▶ _Information supplied_

※

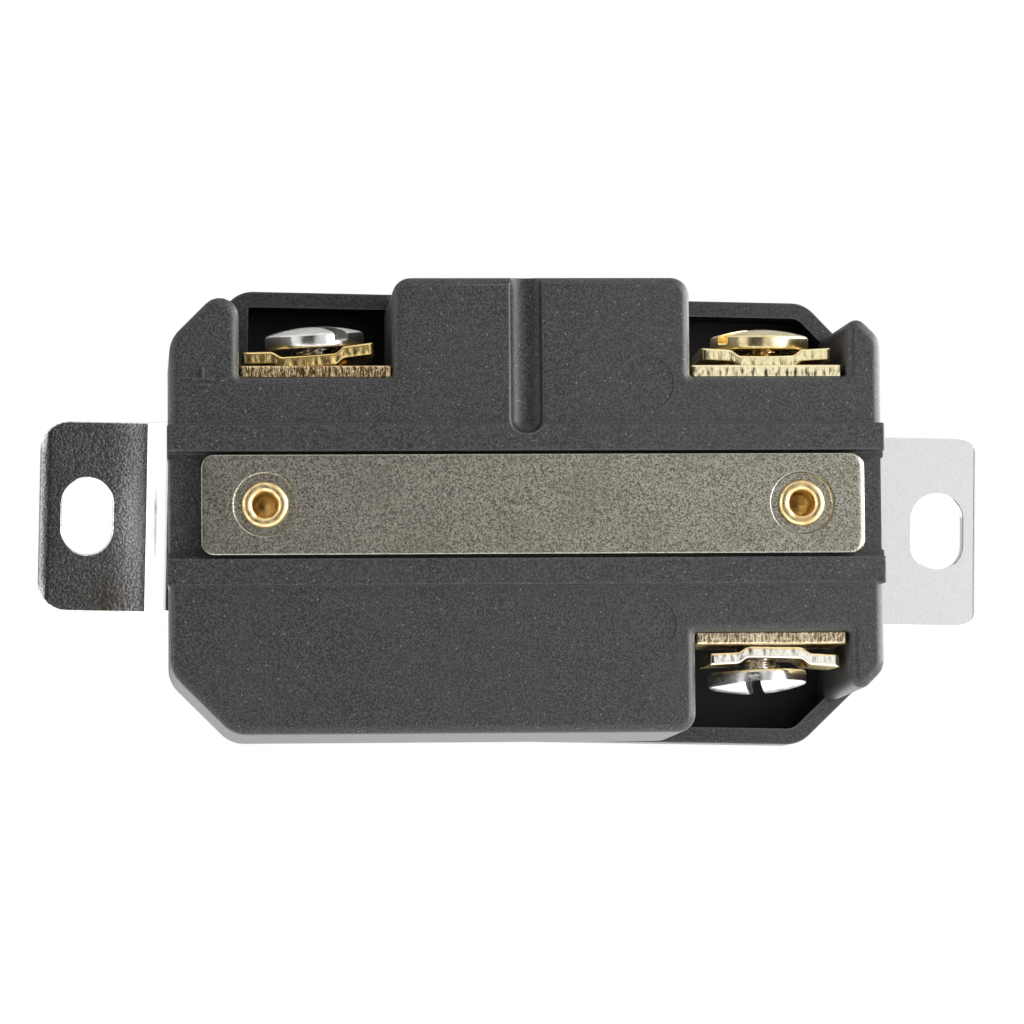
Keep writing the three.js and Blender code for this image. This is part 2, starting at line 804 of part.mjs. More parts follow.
const assembly = new THREE.Group();
assembly.add(
  mesh('face_cover', faceCover(), nylon),
  mesh('front_housing', frontHousing(), nylon),
  mesh('mounting_strap', mountingStrap(), zincSteel),
  mesh('ground_link', groundLink(), brass),
);

const rearStack = new THREE.Group();
rearStack.rotation.y = askew.turn * RAD;
rearStack.position.set(askew.x, 0, askew.z);
rearStack.add(mesh('rear_housing', rearHousing(), nylon));
assembly.add(rearStack);

const tie = mesh('tie_bar', tieBar(), nickelSteel);
tie.position.x = bar.x;
rearStack.add(tie);

for (const [i, side] of ['left', 'right'].entries()) {
  const made = mesh('tie_rivet_' + side, tieRivet(), brass);
  made.position.x = rivetX[i];
  rearStack.add(made);
}

const linkPin = mesh('ground_link_rivet', linkRivet(), brass);
linkPin.position.set(link.rivetX, 0, link.rivetZ);
assembly.add(linkPin);

for (const terminal of terminals) {
  const { name, side, holeShift, lean, tilt, clampLean, clampShift, seat, backedOut, slotTurn } = terminal;

  // The terminal's frame: +Z points out of its pocket. The lower terminal is an upper one turned half
  // round Y.
  const frame = new THREE.Group();
  frame.position.x = terminal.x;
  frame.rotation.y = side > 0 ? 0 : Math.PI;
  frame.add(mesh('terminal_plate_' + name, terminalPlate(terminal), brass));

  // The clamp and the screw both stand over the threaded hole, each at its own small angle.
  const clampStation = new THREE.Group();
  clampStation.position.set(side * holeShift, screw.y, plateOuter);
  clampStation.rotation.y = -clampLean;
  const clampMesh = mesh('clamp_plate_' + name, clampPlate(), brass);
  clampMesh.position.set(side * clampShift, 0, seat);
  clampStation.add(clampMesh);

  const screwStation = new THREE.Group();
  screwStation.position.set(side * holeShift, screw.y, plateOuter);
  screwStation.rotation.set(tilt, -lean, 0);
  const plating = name === 'hot' ? brassScrew : nickelScrew;
  const screwMesh = mesh('terminal_screw_' + name, terminalScrew(slotTurn), plating);
  screwMesh.position.z = seat + clamp.tipLift + clamp.thickness + backedOut;
  screwStation.add(screwMesh);

  frame.add(clampStation, screwStation);
  rearStack.add(frame);

  // The spring clip stands on the blade circle, turned to face the centre.
  const station = new THREE.Group();
  station.rotation.y = -clipAngle[name];
  const clipMesh = mesh('contact_clip_' + name, contactClip(), brass);
  const pinMesh = mesh('contact_rivet_' + name, contactRivet(), brass);
  clipMesh.position.x = blade.circle;
  pinMesh.position.x = blade.circle;
  station.add(clipMesh, pinMesh);
  assembly.add(station);
}

export default assembly;
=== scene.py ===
"""The looks of a strap-mounted locking power receptacle, seen from its wiring side.

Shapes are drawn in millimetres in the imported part's own frame (+X along the strap, +Y out of the mating face,
+Z up) and become metres when their meshes are made.
"""

import math

import bmesh
import bpy
from mathutils import Matrix, Vector, noise


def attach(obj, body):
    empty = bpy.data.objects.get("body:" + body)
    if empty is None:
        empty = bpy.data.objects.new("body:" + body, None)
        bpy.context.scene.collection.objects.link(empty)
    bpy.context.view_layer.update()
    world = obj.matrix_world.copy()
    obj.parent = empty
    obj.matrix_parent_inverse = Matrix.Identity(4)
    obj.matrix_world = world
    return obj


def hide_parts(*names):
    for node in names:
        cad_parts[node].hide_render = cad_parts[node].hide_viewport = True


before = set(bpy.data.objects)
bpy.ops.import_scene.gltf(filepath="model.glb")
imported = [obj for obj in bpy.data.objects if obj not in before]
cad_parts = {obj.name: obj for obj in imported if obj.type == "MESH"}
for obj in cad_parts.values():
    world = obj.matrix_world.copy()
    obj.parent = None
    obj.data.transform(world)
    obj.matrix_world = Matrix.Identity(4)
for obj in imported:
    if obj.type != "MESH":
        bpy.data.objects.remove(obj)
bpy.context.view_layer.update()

MM = 0.001
RAD = math.pi / 180
DEVICE = "device"

# ---------- driving dimensions, in step with the CAD design ----------

# The rear housing, the tie bar and the terminals stand a little askew behind the front pieces.
ASKEW_TURN = -1.3
ASKEW_SHIFT = (-0.6, 0.0, -0.2)
REAR = Matrix.Translation(Vector(ASKEW_SHIFT) * MM) @ Matrix.Rotation(ASKEW_TURN * RAD, 4, "Y")

# Stations along Y, from the mating face to the back.
FACE = 0.0
FACE_UNDERSIDE = -3.0
FLANGE_FRONT = -6.7
EAR_MIDDLE = -7.35
FLANGE_REAR = -8.6
STRAP_MIDDLE = -9.35
STRAP_REAR = -10.0
HOUSING_FRONT = -10.1
TRAY_FLOOR = -11.7
PARTING = -16.6
CAVITY_END = -34.2
CHANNEL_FLOOR = -35.9
BACK = -37.0
RIB_TOP = -37.35
BAR_BACK = -37.5

# Housing outline at the parting line, and the moulding's walls.
HALF_X = 33.1
HALF_Z = 21.3
CHAMFER = 5.9
CORNER = 3.0
DRAFT = 0.35
EDGE = 0.85
WALL = 1.8
TRAY_WALL = 1.5
TRAY_BOSS = 4.0
RIVET_CLEARANCE = 2.2
RIB_Z = (4.2, 7.42)
RIB_START = -20.6
EJECTOR_MARK = dict(radius=2.6, x=11.0, z=11.1)

# Mounting strap.
STRAP_HALF_LENGTH = 46.3
STRAP_HALF_WIDTH = 9.25
STRAP_THICKNESS = 1.3
STRAP_WIDE = (31.0, 19.5)
STRAP_CHAMFER = 6.2
STRAP_WINDOW = 17.2
JOGGLE = (33.5, 35.9)
END_ROLL = 1.1
END_DROP = 0.262
END_STEP = 0.12
DIP = dict(near=35.55, deepest=35.95, far=39.6, deep=0.15, spread=3.4)
SLOT_X = 41.67
SLOT_SIZE = (4.95, 7.4)

# Face boss and blade slots.
BOSS_RADIUS = 20.2
BOSS_WALL = 1.8
BLADE_CIRCLE = 13.0
BLADE_WIDTH = 2.4
BLADE_SPAN = 48.0
BLADE_HOOK = (2.6, 1.7)

# Tie bar and the rivets through the stack.
BAR_X = 0.6
BAR_HALF = (30.5, 4.62)
RIVET_SPACING = 49.3
RIVET_X = (BAR_X - RIVET_SPACING / 2, BAR_X + RIVET_SPACING / 2)
RIVET_RECESS = (2.86, 0.5)
RIVET_HOLE = 2.05

# Terminal stack: heights are measured out from the device's centre plane.
POCKET_FLOOR = 11.8
PLATE_INNER = 11.85
PLATE_THICKNESS = 1.05
PLATE_OUTER = PLATE_INNER + PLATE_THICKNESS
PLATE_BACK = -36.1
PLATE_WEB = -25.2
PLATE_HALF_X = 7.0
CLAMP_HALF = (6.1, 4.3)
CLAMP_TIP = 0.7
CLAMP_CORNER = 0.4
SCREW_Y = -29.0
HEAD_RADIUS = 4.6
THREAD_PITCH = 0.79375

# side is +1 for a pocket in the top and -1 for one in the bottom. The three stand as they were left: lean and
# tilt are the screw's angles, clamp_lean and clamp_shift the clamp's. seat and backed_out are heights,
# slot_turn is the angle of the screw's slot, and angle is where its blade stands on the blade circle.
TERMINALS = {
    "ground": dict(side=1, x=-19.35, hole=0.2, pocket=(-26.4, -12.3), lean=3.1, tilt=5.0, clamp_lean=4.3,
                   clamp_shift=-0.7, seat=0.3, backed_out=0.25, slot_turn=121.5, angle=180),
    "hot": dict(side=1, x=22.25, hole=0.15, pocket=(15.1, 29.6), lean=0.0, tilt=3.0, clamp_lean=0.0,
                clamp_shift=0.2, seat=0.12, backed_out=0.06, slot_turn=35.6, angle=60),
    "neutral": dict(side=-1, x=22.4, hole=-0.7, pocket=(15.3, 29.6), lean=2.4, tilt=2.0, clamp_lean=-1.0,
                    clamp_shift=1.35, seat=0.15, backed_out=0.42, slot_turn=101.5, angle=-60),
}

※

▶ _Task statement_
Which lines above run from the one containing "frame.add(clampStation, screwStation);" down to the one containing "if empty is"? Repeat exactly those, both ends included, and nothing else.

▶ _Complete output_
  frame.add(clampStation, screwStation);
  rearStack.add(frame);

  // The spring clip stands on the blade circle, turned to face the centre.
  const station = new THREE.Group();
  station.rotation.y = -clipAngle[name];
  const clipMesh = mesh('contact_clip_' + name, contactClip(), brass);
  const pinMesh = mesh('contact_rivet_' + name, contactRivet(), brass);
  clipMesh.position.x = blade.circle;
  pinMesh.position.x = blade.circle;
  station.add(clipMesh, pinMesh);
  assembly.add(station);
}

export default assembly;
=== scene.py ===
"""The looks of a strap-mounted locking power receptacle, seen from its wiring side.

Shapes are drawn in millimetres in the imported part's own frame (+X along the strap, +Y out of the mating face,
+Z up) and become metres when their meshes are made.
"""

import math

import bmesh
import bpy
from mathutils import Matrix, Vector, noise


def attach(obj, body):
    empty = bpy.data.objects.get("body:" + body)
    if empty is None:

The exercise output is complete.